I think Lear going mad is symbolic for he and Gloucester in a similar way to Gloucester loosing his eyes being symbolic for he and Lear. Lear's madness comes about because of his "blindness" about his daughters, especially Cordelia. Lear goes mad because he finally "sees" how foolish he was in turning Cordelia away. He comes to realize that his care about outward appearence of his daughters' love for him was foolish. He realizes how evil Goneril and Regan are and begins to go crazy because of the way they are treating him. He really looses it when he see clearly how much Cordelia loved him and how much better she would have treated him. I think it really hit him when he sees that Cordelia is more kind to him even after he disowned her and divided her dowary between Goneril and Regan.

I think Cordelia dying is Shakespeare showing his cynicism of justice in society. I think he's almost saying there is no justice in this world for people who try to do good. If he believed there was justice in this world I don't believe that he would have killed off Cordelia. Goneril and regan deserved to die or be punished for the treatment of their father. I think that is another thing Shakespeare wanted the audience to think about, why bad things always seem to happen to good people I also feel that Cordelia's death was another way for Lear to be punished for the way he treated her. any other ideas or suggestions?

Kelsey22
11-27-2007, 04:46 PM
In my final copy I was planning on writing something about the signifigance of nature. I also have an understanding that in the Elizabethian period they believed that the natural world reflected a heirarchy that mirrored good gov't and a stable monarch. His era also reflected "natural" and "unnatural" behaviors: unnatural behaviors included mistreating family members, which could upset the natural order. The major message i get from the play is that people in Shakespeares time and maybe even himself believed there was NO GOD and that the comforts of religion are make- believe. I also think Shakespeare saw peopleas not being good by nature or by customs or laws. I get a very skeptical view of human nature from Lear, that the only hope we as human beings have is that we can try to be decent and generous to one another. I had to come up with the two most signifigant themes besides the themes represented in questions two through 5. I am thinking nature and misjudgement or nature and cruelty or even deception or greed. Any thoughts?

echo123
12-08-2007, 12:14 PM
I think Gloucester losing his eyes showed the irony that in his blindness he could see the truth.And it is the price he must pay for his hamartia___ misjudgment.
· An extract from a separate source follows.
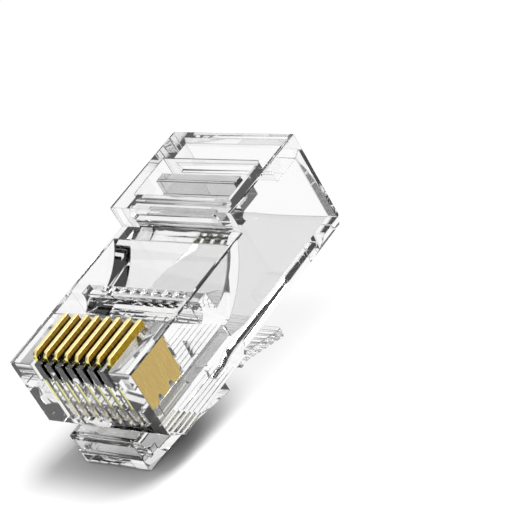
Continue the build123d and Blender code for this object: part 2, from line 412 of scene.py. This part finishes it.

Kear Lear is a domestic tragedy and I think it is also a tragedy of human defects. Lear's stupidity, Gloucester's credulity...
and Cordelia's death is the real tragedy of the play. A Chinese writer once said "tragedy is to destroy the most beautiful things" though she is beautiful, loving, true to herself, yet, in a tragic society, she cannot survive

byquist
12-10-2007, 10:53 PM
Of three daughters, why are 2 really bad, and 1 really good?

grace86
12-11-2007, 01:52 AM
Think about the role the Fool played. He disappeared all of a sudden; why is this? Is it because Lear was finally really a fool...he went mad, and that the fool was really a sane man? Or is this because he met Edgar who was acting crazy?? Interesting thought.

There is a lot of the gods involved...notice how often there are prayers. I think Gloucester is the one who said something along the lines "we are flies to wanton boys..."to do with as they wish, then later on, he is thanking the gods that he is alive and saying he will only die when the gods permit. There is a lot of prayer in this play. The role of the gods is an odd one...are they around to watch us squirm?

I have a final on this tomorrow afternoon, kind of cool this came up on the forum.

zomgmouse
11-02-2008, 04:47 AM
The fool can be seen as Lear's conscience, and when Lear finally realises the truth he has no more need of the fool.

Gladys
11-02-2008, 05:21 AM
The fool can be seen as Lear's conscience, and when Lear finally realises the truth he has no more need of the fool. Alternatively, Zomgmouse, the disappearance of the Fool, the quintessence of truth, is bound up with truthful Cordelia.

The Fool only crystallises once his idol, Cordelia, has left for France. What need two truth-sayers? When Cordelia is finally reunited Lear, the fool has merged again with his goddess and is duly hanged.


And my poor fool is hang'd! No, no, no life!
Why should a dog, a horse, a rat, have life,
And thou no breath at all? Thou'lt come no more,

kelby_lake
07-03-2010, 01:34 PM
I'd say blindness is the key thing- sight symbolising the realisation of things as they really are.